Regulation plays a pivotal role in shaping the landscape of Share CFD (Contracts for Difference) trading. It ensures fair practices, fosters trust between brokers and traders, and protects participants from undue risks. While trading Share CFDs offers significant opportunities for profit, it’s a leveraged activity that comes with inherent risks. Effective regulation provides a framework for transparency, security, and accountability, making the market safer and more accessible for retail and institutional traders alike.
Why Regulation is Essential in Share CFD Trading
The popularity of Share CFDs has grown rapidly due to their flexibility, allowing traders to profit from both rising and falling markets without owning the underlying assets. However, this growth has also attracted less reputable brokers, leading to potential issues such as unfair pricing, hidden fees, and even outright fraud. Regulation addresses these concerns by setting clear standards for broker operations and trader protections.
A well-regulated market builds trust, attracting more participants and promoting a healthier trading ecosystem. Traders can focus on strategy and execution without worrying about the reliability of their broker or the integrity of the trading platform.
Key Aspects of Regulation in Share CFD Trading
1. Transparency and Fair Pricing
Regulated brokers are required to provide transparent pricing and disclose all fees associated with trading Share CFDs. This ensures that traders are aware of spreads, commissions, and overnight financing costs, allowing them to make informed decisions. Unregulated brokers may engage in practices like widening spreads during volatile periods or imposing hidden fees, which can significantly impact profitability.

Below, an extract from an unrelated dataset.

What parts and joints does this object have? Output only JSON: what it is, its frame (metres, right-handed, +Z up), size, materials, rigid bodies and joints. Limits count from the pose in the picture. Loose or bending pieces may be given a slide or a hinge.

2. Segregated Client Funds
One critical regulation mandates that brokers hold client funds in segregated accounts, separate from their operational funds. This ensures that traders’ money is protected even if the broker faces financial difficulties, reducing the risk of losing capital due to broker insolvency.
3. Leverage Limits
Leverage is a key feature of CFD trading, amplifying both potential profits and losses. Regulatory bodies often impose leverage limits to protect traders from excessive risk. For instance, the European Securities and Markets Authority (ESMA) limits leverage for retail clients trading Share CFDs to a maximum of 1:30, depending on the asset class. These limits aim to prevent inexperienced traders from taking on positions that could result in significant losses.
4. Risk Warnings and Education
Regulated brokers are required to provide clear risk warnings and educational materials to their clients. This helps traders understand the risks associated with CFD trading, such as market volatility, leverage, and potential loss of capital. Some regulators also require brokers to disclose the percentage of their retail clients who lose money trading CFDs, encouraging informed participation.
5. Licensing and Oversight
Regulation ensures that brokers are licensed and operate under the oversight of reputable financial authorities, such as the Financial Conduct Authority (FCA) in the UK, the Australian Securities and Investments Commission (ASIC), or the Cyprus Securities and Exchange Commission (CySEC). These bodies monitor broker compliance with strict standards, ensuring ethical practices and swift action against violations.
Challenges of Over-Regulation
While regulation is essential, excessive restrictions can pose challenges for traders and brokers alike. Strict leverage limits, for example, may reduce the appeal of Share CFDs for experienced traders who are comfortable managing risk. Similarly, heavy compliance costs can strain smaller brokers, potentially reducing competition and choice in the market.
Finding the right balance between protecting traders and maintaining market accessibility is crucial for regulators. Ongoing dialogue between regulatory bodies, brokers, and traders can help ensure that regulations evolve in a way that supports growth while minimizing risk.
Regulation is the cornerstone of a secure and trustworthy Share CFD trading environment. It ensures transparency, protects traders’ funds, and sets standards that foster trust and confidence in the market. While some may view certain restrictions as limiting, the overall benefits of regulation far outweigh the drawbacks. As a trader, partnering with a regulated broker not only enhances your security but also allows you to focus on developing strategies and making informed decisions.